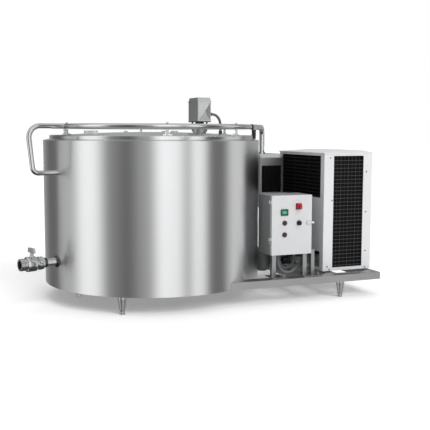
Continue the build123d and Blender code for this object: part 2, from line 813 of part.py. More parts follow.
hood_straight = hood_height - hood_chamfer_height
with BuildPart() as agitator_hood:
    with BuildSketch(level(hood_bottom, agitator_x)):
        RectangleRounded(hood_width, hood_depth, 4)
    extrude(amount=hood_straight)
    with BuildSketch(level(hood_bottom + hood_straight, agitator_x)):
        RectangleRounded(hood_width, hood_depth, 4)
    with BuildSketch(level(hood_bottom + hood_height, agitator_x)):
        RectangleRounded(hood_width - 6, hood_depth - 2 * hood_chamfer_depth, 4)
    loft()
    offset(amount=-hood_sheet, openings=agitator_hood.faces().sort_by(Axis.Z)[0])
    crease_middle = (tank_x + agitator_x, -hood_depth / 2, hood_bottom + hood_straight / 2)
    crease_base = Plane(origin=crease_middle, x_dir=(1, 0, 0), z_dir=(0, -1, 0))
    crease_width = hood_width - 2 * hood_crease_margin
    crease_height = hood_straight - 2 * hood_crease_margin
    for sunk, crease_mode in ((0, Mode.ADD), (hood_sheet, Mode.SUBTRACT)):
        with BuildSketch(crease_base.offset(-sunk - sunk / 2)):
            Rectangle(crease_width - 2 * sunk, crease_height - 2 * sunk)
        with BuildSketch(crease_base.offset(hood_crease - sunk)):
            Rectangle(hood_sheet, hood_sheet)
        loft(mode=crease_mode)
    with BuildSketch(level(hood_bottom + hood_straight - hood_sheet, agitator_x)):
        RectangleRounded(hood_width + 2 * hood_lip, hood_depth + 2 * hood_lip, 4)
        RectangleRounded(hood_width - hood_sheet, hood_depth - hood_sheet, 3, mode=Mode.SUBTRACT)
    extrude(amount=2 * hood_sheet)
save(agitator_hood, "agitator_hood")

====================

_WHAT TO PRODUCE_
Write out the whole listing again, exactly as it stands.

_WRITTEN SOLUTION_
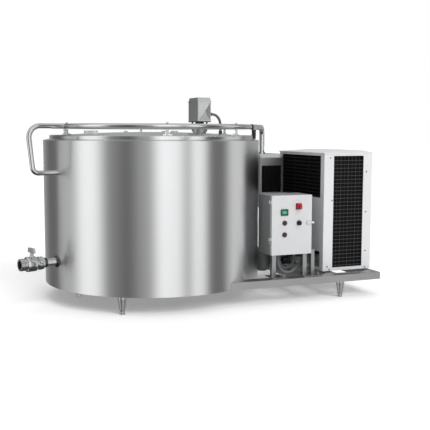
Continue the build123d and Blender code for this object: part 2, from line 813 of part.py. More parts follow.
hood_straight = hood_height - hood_chamfer_height
with BuildPart() as agitator_hood:
    with BuildSketch(level(hood_bottom, agitator_x)):
        RectangleRounded(hood_width, hood_depth, 4)
    extrude(amount=hood_straight)
    with BuildSketch(level(hood_bottom + hood_straight, agitator_x)):
        RectangleRounded(hood_width, hood_depth, 4)
    with BuildSketch(level(hood_bottom + hood_height, agitator_x)):
        RectangleRounded(hood_width - 6, hood_depth - 2 * hood_chamfer_depth, 4)
    loft()
    offset(amount=-hood_sheet, openings=agitator_hood.faces().sort_by(Axis.Z)[0])
    crease_middle = (tank_x + agitator_x, -hood_depth / 2, hood_bottom + hood_straight / 2)
    crease_base = Plane(origin=crease_middle, x_dir=(1, 0, 0), z_dir=(0, -1, 0))
    crease_width = hood_width - 2 * hood_crease_margin
    crease_height = hood_straight - 2 * hood_crease_margin
    for sunk, crease_mode in ((0, Mode.ADD), (hood_sheet, Mode.SUBTRACT)):
        with BuildSketch(crease_base.offset(-sunk - sunk / 2)):
            Rectangle(crease_width - 2 * sunk, crease_height - 2 * sunk)
        with BuildSketch(crease_base.offset(hood_crease - sunk)):
            Rectangle(hood_sheet, hood_sheet)
        loft(mode=crease_mode)
    with BuildSketch(level(hood_bottom + hood_straight - hood_sheet, agitator_x)):
        RectangleRounded(hood_width + 2 * hood_lip, hood_depth + 2 * hood_lip, 4)
        RectangleRounded(hood_width - hood_sheet, hood_depth - hood_sheet, 3, mode=Mode.SUBTRACT)
    extrude(amount=2 * hood_sheet)
save(agitator_hood, "agitator_hood")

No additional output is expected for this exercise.